Salesforce researchers have developed CoAct-1, a new computer-use AI agent that combines traditional point-and-click navigation with code execution to automate complex tasks. The hybrid system achieved a 60.76% success rate on the OSWorld benchmark while requiring significantly fewer steps than purely GUI-based agents, potentially solving the brittleness issues that plague current automation tools.
How it works: CoAct-1 operates as a three-agent team that strategically chooses between coding and clicking based on the task at hand.
- The Orchestrator acts as project manager, analyzing user goals and delegating subtasks to either the Programmer or GUI Operator based on which approach would be most effective.
- The Programmer writes and executes Python or Bash scripts for backend operations like file management and data processing.
- The GUI Operator handles visual interface tasks that require mouse clicks and navigation through traditional point-and-click methods.
- After each subtask completion, agents report back to the Orchestrator with summaries and screenshots for the next decision.
Why this matters: Current GUI-based agents often fail on complex, multi-step workflows due to accumulated errors from precise clicking sequences.
- “A single mis-click or misunderstood UI element can derail the entire task,” the researchers noted in their paper.
- Tasks requiring more actions are statistically more likely to fail, making step reduction crucial for reliability.
- CoAct-1 solves tasks in an average of 10.15 steps compared to 15.22 steps for leading GUI-only agents like GTA-1.
The enterprise opportunity: Ran Xu, co-author and Director of Applied AI Research at Salesforce, sees immediate applications in customer support environments.
- “A service support agent uses many different tools — general tools such as Salesforce, industry-specific tools such as EPIC for healthcare, and a lot of customized tools — to investigate a customer request and formulate a response,” Xu explained.
- The technology could automate sales prospecting, bookkeeping, customer segmentation, and campaign asset generation where full API access isn’t available.
- Many enterprise tools lack APIs, making this hybrid approach particularly valuable for real-world automation.
Security and oversight challenges: The system’s ability to execute code raises important safety considerations for enterprise deployment.
- “Access control and sandboxing is the key,” Xu emphasized, noting that humans must “understand the implication and give the AI access for safety.”
- For mission-critical operations, “some may always need human approval,” suggesting a human-in-the-loop approach for high-stakes tasks.
- The path to enterprise robustness involves training agents with feedback in realistic, simulated environments before live deployment.

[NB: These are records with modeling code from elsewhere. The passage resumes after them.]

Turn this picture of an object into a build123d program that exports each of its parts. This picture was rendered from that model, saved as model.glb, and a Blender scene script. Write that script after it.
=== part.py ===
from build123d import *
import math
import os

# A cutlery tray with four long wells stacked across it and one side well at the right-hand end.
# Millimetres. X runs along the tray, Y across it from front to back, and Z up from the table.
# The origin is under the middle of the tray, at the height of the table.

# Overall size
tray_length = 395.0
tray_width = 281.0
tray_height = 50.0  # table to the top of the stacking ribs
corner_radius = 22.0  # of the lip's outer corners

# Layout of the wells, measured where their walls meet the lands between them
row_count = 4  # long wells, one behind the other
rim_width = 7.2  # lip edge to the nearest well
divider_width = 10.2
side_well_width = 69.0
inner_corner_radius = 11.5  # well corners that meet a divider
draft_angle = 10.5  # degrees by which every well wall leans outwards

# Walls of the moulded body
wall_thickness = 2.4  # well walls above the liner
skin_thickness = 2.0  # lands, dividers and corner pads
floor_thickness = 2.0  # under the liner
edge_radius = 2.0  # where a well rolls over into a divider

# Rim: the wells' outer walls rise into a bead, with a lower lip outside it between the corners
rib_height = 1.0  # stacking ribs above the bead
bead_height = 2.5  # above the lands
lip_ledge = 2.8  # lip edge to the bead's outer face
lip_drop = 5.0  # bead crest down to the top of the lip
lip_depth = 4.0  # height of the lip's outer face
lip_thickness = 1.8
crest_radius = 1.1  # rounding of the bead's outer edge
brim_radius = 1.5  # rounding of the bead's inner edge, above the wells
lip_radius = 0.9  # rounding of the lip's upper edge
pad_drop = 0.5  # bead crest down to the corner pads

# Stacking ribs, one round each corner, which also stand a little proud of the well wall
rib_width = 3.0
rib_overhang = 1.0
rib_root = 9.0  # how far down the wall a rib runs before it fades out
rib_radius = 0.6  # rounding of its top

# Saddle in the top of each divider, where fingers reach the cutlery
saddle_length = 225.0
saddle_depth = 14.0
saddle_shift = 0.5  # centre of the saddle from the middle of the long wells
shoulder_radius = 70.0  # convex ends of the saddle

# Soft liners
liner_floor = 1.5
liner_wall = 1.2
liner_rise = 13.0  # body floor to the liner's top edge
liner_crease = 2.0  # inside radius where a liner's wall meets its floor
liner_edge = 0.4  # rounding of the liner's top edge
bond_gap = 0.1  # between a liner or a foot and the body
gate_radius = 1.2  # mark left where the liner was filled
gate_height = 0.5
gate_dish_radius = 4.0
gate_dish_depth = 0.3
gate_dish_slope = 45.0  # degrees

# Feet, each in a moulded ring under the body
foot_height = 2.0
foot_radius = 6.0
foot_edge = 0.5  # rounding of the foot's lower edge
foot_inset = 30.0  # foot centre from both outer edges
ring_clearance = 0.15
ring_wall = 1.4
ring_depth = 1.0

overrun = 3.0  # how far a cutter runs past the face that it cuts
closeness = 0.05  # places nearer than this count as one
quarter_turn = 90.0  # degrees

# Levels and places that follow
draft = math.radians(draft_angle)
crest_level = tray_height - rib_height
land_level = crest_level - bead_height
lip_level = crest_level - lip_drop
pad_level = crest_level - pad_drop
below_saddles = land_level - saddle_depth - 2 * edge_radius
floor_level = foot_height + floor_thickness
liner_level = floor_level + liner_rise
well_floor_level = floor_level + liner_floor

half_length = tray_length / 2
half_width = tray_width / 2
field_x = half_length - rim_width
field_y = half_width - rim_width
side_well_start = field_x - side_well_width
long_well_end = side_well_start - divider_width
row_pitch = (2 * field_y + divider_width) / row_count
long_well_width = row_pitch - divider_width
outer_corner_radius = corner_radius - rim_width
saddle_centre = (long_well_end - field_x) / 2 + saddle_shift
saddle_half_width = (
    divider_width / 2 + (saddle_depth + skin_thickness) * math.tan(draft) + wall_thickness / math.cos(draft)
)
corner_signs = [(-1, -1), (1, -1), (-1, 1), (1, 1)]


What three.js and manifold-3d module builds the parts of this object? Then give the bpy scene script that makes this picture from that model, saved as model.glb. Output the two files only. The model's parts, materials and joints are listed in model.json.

The competitive advantage: CoAct-1’s efficiency gains were most pronounced in OS-level tasks and multi-application workflows where programmatic control offers clear benefits.
- For example, finding image files across complex folder structures, resizing them, and creating archives can be accomplished with a single robust script rather than brittle GUI sequences.
- While other agents like OpenAI’s CUA 4o required fewer steps on average, their overall success rates were much lower than CoAct-1’s performance.